The world’s biggest brands create great customer experiences, seamlessly integrating offline and online. To make informed decisions on their marketing strategies, brands are looking to better understand the millions of moments in a consumer’s life that pass through the screen of a phone, tablet or personal computer. These moments provide brands with an abundance of opportunities in which they can shape the experience of consumers.
Changing behavior results in changing requirements for market research
Understanding the behaviors, context and motivations that result in these touchpoints and interactions with a brand, poses complex challenges for market researchers.
The sheer volume of marketing events require a capacity for collecting data that goes beyond what traditional questionnaires can deliver. Distraction, as a result of information overload, leads to shorter duration of events, turning them into micro moments. And events are becoming more fragmented and non-linear across different devices as consumers move into different roles and context throughout the day.
Compounding this, brands realize market research has become a brand touchpoint in itself, requiring a research experience that is positively aligned with the overall customer experience. Brands require research to become faster, better and more innovative as a result.
Behavioral data complements market research use cases
The market research industry today collects mostly opinion data on consumer behavior, using surveys as key data collection methodologies. Market researchers responding effectively to the changing requirements of brands, are looking for ways in which they can innovate their research designs and data collection methodologies. Through the technological innovation of passive metering it is now possible to collect behavioral data. Behavioral data collection contains an exact record of what people do online.

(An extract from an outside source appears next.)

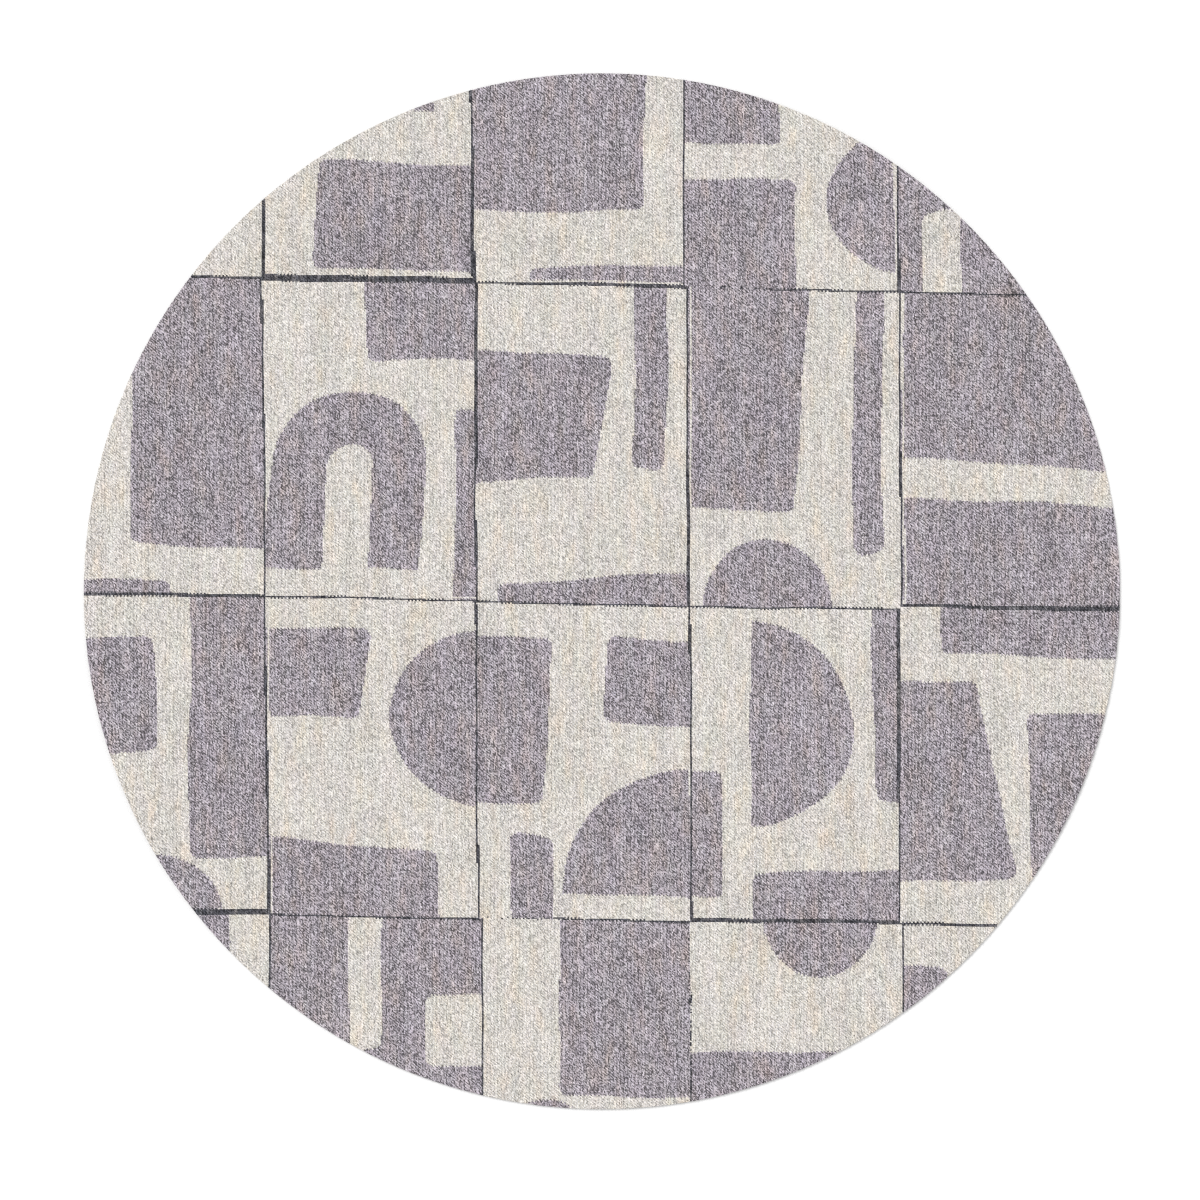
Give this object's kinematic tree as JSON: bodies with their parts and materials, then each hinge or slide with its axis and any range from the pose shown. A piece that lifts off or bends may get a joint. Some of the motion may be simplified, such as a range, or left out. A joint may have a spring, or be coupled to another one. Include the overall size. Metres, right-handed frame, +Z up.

Continuous measurement benefits from digital behavioral data
Behavioral data collection has proven to be an effective source of data for a number of market research scenarios. It helps to bring in the full digital footprint of consumers’ online media consumption, exposure to online advertising and is a key step in recording online purchases.
Three areas where behavioral data aids custom research designs
Behavioral data is complementary to other data types to provide a holistic view on consumer behavior in three ways.
As it records exactly what people do online, there is no need to ask them for their online behavior. It improves online data collection where distraction and fragmentation are leading to problems with recall. Moreover, it creates valuable room in the data collection process to probe more deeply. It can also shorten the length of the time required for data collection, improving the overall survey experience.
Behavioral data helps to better recruit research participants. Take for instance the example of people interested in buying cars: with behavioral data research participants who have visited an automotive website can be selected directly. Recent research has indicated better targeting increases participation rates, reduces dropout rates, improves survey experience and yields the same or better survey data quality.
Understand consumer behavior in the moment by surveying in the moment. A unique feature of passive metering technology is to fire a survey invitation close to the moment of the observation. Among other use cases, this enables fast investigation of the subjective experiences consumers have with micro moments throughout their customer journey.
Availability of behavioral data
Panelists on an invitation basis share their behavioral data for market research purposes to consumer panels using passive metering technologies. Their relationship with a consumer panel is one based on trust. They are willing to extend this relationship by allowing panel companies to passively collect their online behavior in addition to surveying them. Behavioral data – like survey data – therefore is accessible to market researchers of research companies and brands of all kinds. A growing number of panel companies invest in software licenses for passive metering technology. As a result, the availability in different geographies and for different target audiences is expected to substantially grow.
Putting behavioral data into action
Building better research designs with the benefits of different types of data requires building data integration skills. Innovative market research firms and data analytics departments of brands have acquired the software tools to be able to use new types of data. And they have invested in the knowledge regarding how to use them.
Of course, things will never be that easy again. The time when we could use a questionnaire to solve almost any research problem has passed. Today’s consumer must be studied from several points of view, through diverse methods and data sources that jointly compose an integrated picture. We are sorry, researchers: your job has become more complex than it was never before, but more exciting as well.